**** Data provided

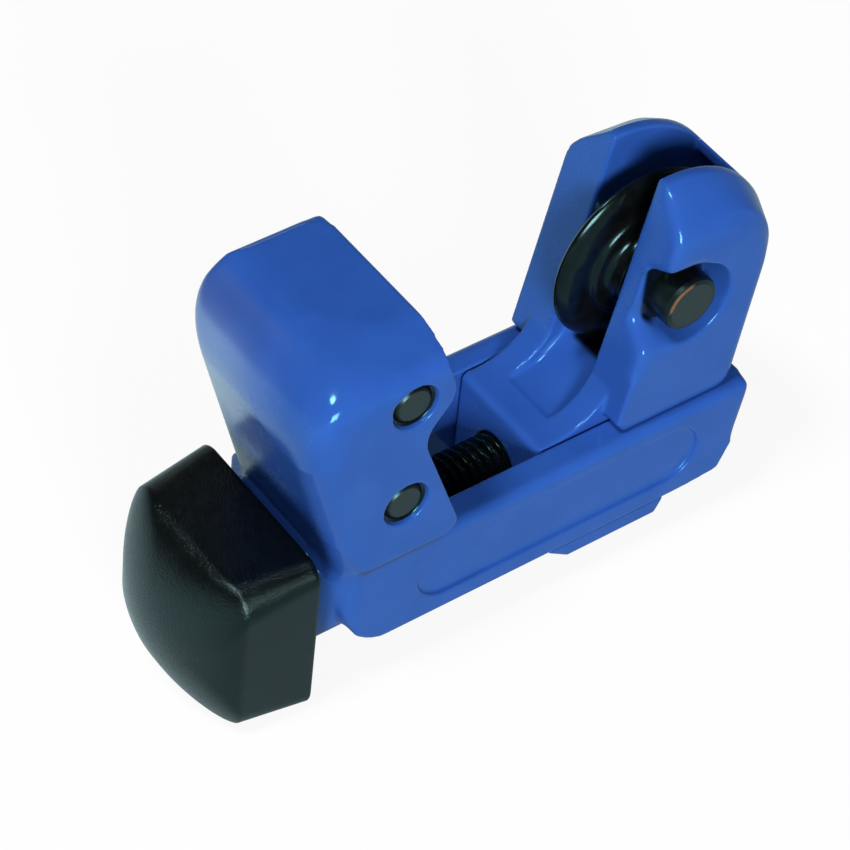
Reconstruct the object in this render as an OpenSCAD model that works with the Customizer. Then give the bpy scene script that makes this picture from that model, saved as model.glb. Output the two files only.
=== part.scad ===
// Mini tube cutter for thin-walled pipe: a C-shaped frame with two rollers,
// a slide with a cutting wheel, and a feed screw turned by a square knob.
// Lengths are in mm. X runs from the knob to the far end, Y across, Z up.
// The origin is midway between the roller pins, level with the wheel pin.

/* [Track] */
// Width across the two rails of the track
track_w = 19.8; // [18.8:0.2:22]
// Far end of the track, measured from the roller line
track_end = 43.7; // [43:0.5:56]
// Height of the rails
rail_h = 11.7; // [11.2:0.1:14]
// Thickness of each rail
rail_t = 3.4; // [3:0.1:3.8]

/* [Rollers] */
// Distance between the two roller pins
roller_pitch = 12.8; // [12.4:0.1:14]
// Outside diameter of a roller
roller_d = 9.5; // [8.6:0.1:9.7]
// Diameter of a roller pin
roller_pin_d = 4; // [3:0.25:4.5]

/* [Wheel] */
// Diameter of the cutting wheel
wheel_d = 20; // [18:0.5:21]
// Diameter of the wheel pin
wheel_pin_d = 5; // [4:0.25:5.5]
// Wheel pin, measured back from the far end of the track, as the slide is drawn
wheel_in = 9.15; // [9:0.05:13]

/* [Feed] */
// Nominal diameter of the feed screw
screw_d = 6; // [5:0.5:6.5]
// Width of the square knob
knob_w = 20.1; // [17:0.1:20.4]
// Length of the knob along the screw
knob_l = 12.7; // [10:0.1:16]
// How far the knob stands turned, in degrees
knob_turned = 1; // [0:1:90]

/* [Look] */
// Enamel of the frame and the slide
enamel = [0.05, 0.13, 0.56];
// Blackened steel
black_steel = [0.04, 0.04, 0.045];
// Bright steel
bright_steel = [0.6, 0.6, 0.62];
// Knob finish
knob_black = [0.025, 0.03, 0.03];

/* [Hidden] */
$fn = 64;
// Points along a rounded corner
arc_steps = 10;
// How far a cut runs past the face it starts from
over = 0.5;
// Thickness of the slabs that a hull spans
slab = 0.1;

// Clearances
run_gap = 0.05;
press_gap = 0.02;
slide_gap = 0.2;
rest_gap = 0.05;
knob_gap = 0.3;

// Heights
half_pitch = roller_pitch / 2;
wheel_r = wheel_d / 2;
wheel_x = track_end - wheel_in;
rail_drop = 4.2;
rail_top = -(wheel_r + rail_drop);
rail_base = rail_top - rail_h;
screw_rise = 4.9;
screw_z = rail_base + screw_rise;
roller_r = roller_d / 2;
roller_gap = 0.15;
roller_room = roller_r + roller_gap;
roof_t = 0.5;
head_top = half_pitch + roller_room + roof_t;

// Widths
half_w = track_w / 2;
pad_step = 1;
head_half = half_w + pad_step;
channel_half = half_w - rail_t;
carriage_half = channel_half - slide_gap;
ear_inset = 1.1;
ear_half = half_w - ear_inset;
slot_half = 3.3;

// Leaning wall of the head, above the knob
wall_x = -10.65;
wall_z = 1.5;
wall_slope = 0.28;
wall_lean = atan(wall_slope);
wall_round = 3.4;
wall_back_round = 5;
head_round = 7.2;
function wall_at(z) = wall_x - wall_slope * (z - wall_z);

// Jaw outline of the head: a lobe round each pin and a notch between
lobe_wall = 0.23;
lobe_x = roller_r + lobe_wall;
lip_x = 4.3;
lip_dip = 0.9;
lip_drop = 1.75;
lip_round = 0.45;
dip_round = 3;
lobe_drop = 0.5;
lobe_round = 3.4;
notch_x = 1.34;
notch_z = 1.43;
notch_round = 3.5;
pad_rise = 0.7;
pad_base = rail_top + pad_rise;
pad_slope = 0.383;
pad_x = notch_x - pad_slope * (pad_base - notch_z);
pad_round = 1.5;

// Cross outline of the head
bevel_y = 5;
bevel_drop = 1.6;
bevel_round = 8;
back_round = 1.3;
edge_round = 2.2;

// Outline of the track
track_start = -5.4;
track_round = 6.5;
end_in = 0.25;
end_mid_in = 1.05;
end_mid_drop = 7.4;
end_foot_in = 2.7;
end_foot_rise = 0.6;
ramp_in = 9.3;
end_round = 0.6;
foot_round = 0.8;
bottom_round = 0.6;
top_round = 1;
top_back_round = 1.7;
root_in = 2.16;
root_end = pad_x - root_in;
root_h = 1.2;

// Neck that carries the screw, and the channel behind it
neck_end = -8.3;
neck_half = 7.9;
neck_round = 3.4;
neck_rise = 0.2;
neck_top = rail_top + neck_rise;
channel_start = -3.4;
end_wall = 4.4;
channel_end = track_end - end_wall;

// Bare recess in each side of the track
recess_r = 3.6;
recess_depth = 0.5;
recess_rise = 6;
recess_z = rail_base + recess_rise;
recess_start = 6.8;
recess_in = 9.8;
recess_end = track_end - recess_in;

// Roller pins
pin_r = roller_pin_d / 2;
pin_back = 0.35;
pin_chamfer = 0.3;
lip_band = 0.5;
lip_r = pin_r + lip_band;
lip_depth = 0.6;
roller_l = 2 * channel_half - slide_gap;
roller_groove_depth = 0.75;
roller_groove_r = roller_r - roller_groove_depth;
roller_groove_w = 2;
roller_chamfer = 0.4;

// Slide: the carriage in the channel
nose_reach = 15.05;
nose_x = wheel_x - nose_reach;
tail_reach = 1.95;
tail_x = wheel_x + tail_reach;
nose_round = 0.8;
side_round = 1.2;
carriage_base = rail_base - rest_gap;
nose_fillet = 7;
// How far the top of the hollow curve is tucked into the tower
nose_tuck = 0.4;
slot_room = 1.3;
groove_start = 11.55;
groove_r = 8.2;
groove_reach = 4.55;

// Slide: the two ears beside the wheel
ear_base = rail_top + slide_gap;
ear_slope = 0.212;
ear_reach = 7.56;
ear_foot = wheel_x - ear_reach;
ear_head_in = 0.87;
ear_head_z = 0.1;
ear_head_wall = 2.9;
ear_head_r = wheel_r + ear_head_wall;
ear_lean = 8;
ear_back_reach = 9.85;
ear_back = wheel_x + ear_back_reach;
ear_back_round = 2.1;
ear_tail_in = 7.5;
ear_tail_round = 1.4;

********
**** Data provided

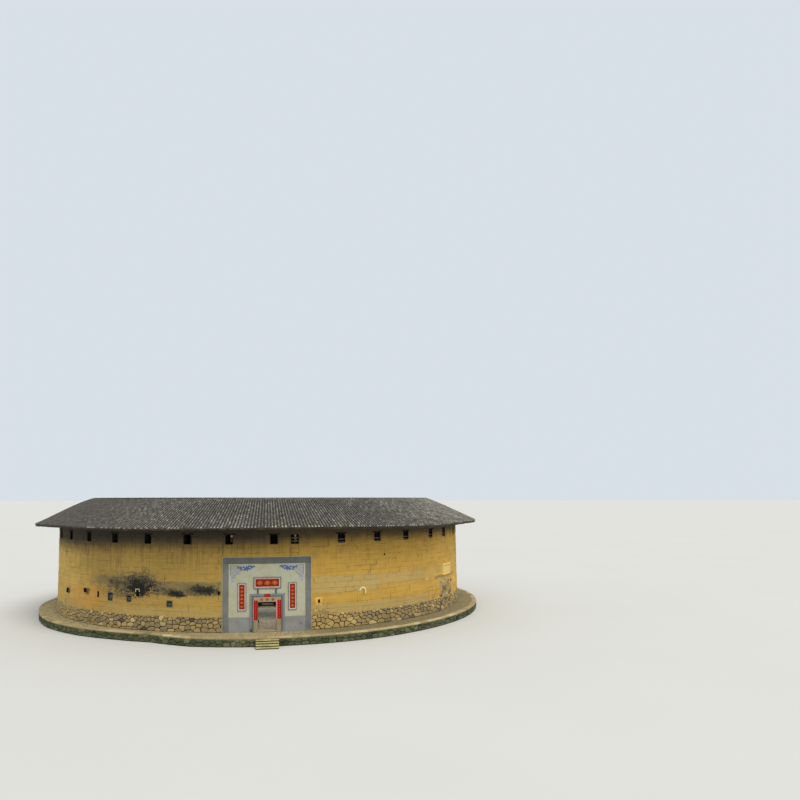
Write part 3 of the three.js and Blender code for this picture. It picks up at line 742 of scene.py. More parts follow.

********
**** Data provided

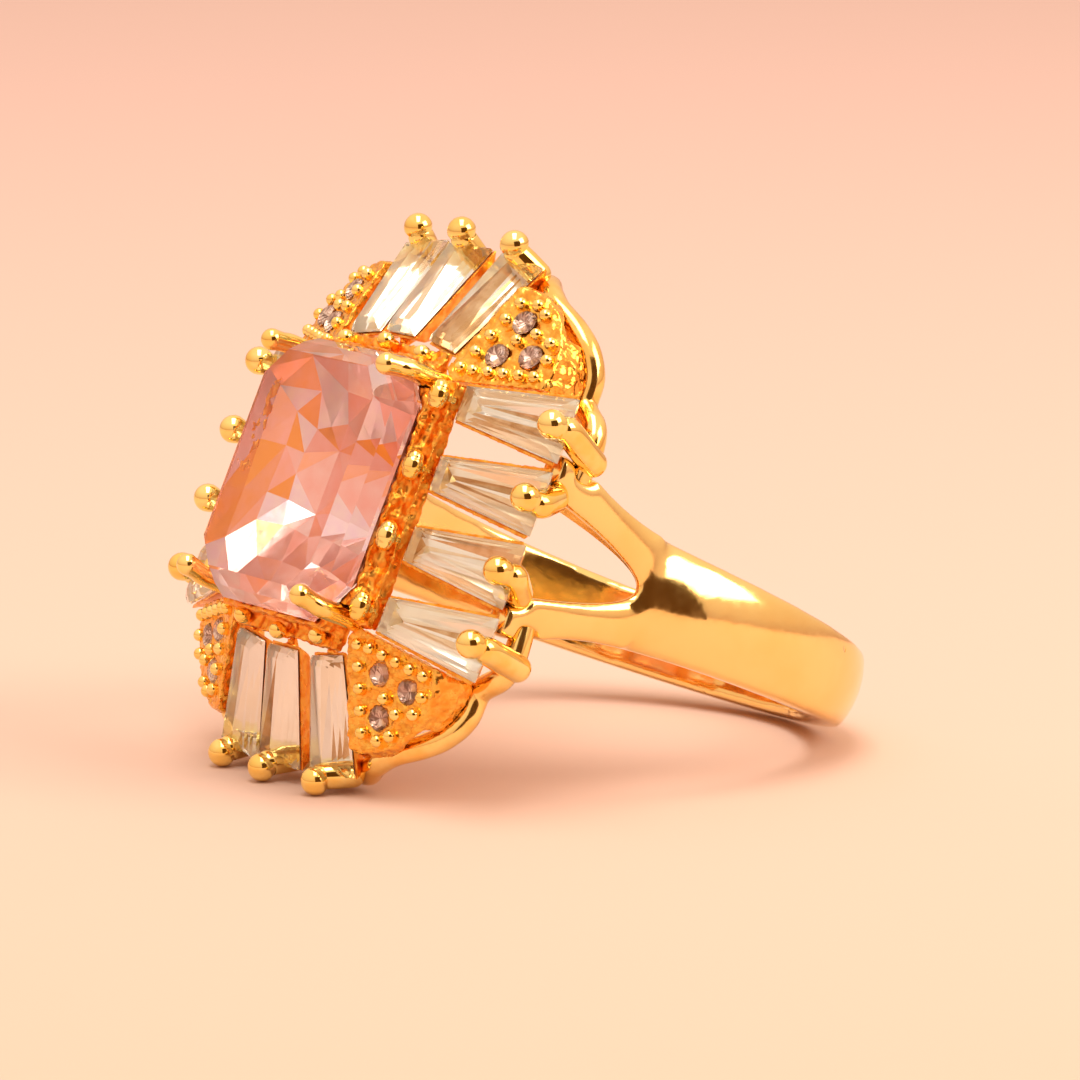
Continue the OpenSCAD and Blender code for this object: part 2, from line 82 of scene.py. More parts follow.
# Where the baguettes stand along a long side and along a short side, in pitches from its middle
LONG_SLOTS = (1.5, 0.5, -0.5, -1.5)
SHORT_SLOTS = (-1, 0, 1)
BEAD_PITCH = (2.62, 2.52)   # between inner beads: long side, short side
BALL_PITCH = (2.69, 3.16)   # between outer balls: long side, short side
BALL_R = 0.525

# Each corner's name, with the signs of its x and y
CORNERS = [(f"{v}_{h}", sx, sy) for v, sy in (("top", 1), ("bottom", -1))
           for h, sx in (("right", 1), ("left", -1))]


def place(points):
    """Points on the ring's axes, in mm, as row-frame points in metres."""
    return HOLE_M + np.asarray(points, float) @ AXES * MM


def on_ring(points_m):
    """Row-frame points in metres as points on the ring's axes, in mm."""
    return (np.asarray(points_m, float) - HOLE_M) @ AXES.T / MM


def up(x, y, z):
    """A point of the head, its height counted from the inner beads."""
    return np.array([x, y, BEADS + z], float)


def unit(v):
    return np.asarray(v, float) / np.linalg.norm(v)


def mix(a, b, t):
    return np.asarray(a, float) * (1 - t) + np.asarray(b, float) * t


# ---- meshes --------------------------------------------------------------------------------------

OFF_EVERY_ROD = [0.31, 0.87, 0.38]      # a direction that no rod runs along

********

» Exercise directions: Look above for the line that contains "Continue the OpenSCAD". Starting there, transcribe every line exactly until you have copied the line that contains "for h, sx in".

» Expected answer:
Continue the OpenSCAD and Blender code for this object: part 2, from line 82 of scene.py. More parts follow.
# Where the baguettes stand along a long side and along a short side, in pitches from its middle
LONG_SLOTS = (1.5, 0.5, -0.5, -1.5)
SHORT_SLOTS = (-1, 0, 1)
BEAD_PITCH = (2.62, 2.52)   # between inner beads: long side, short side
BALL_PITCH = (2.69, 3.16)   # between outer balls: long side, short side
BALL_R = 0.525

# Each corner's name, with the signs of its x and y
CORNERS = [(f"{v}_{h}", sx, sy) for v, sy in (("top", 1), ("bottom", -1))
           for h, sx in (("right", 1), ("left", -1))]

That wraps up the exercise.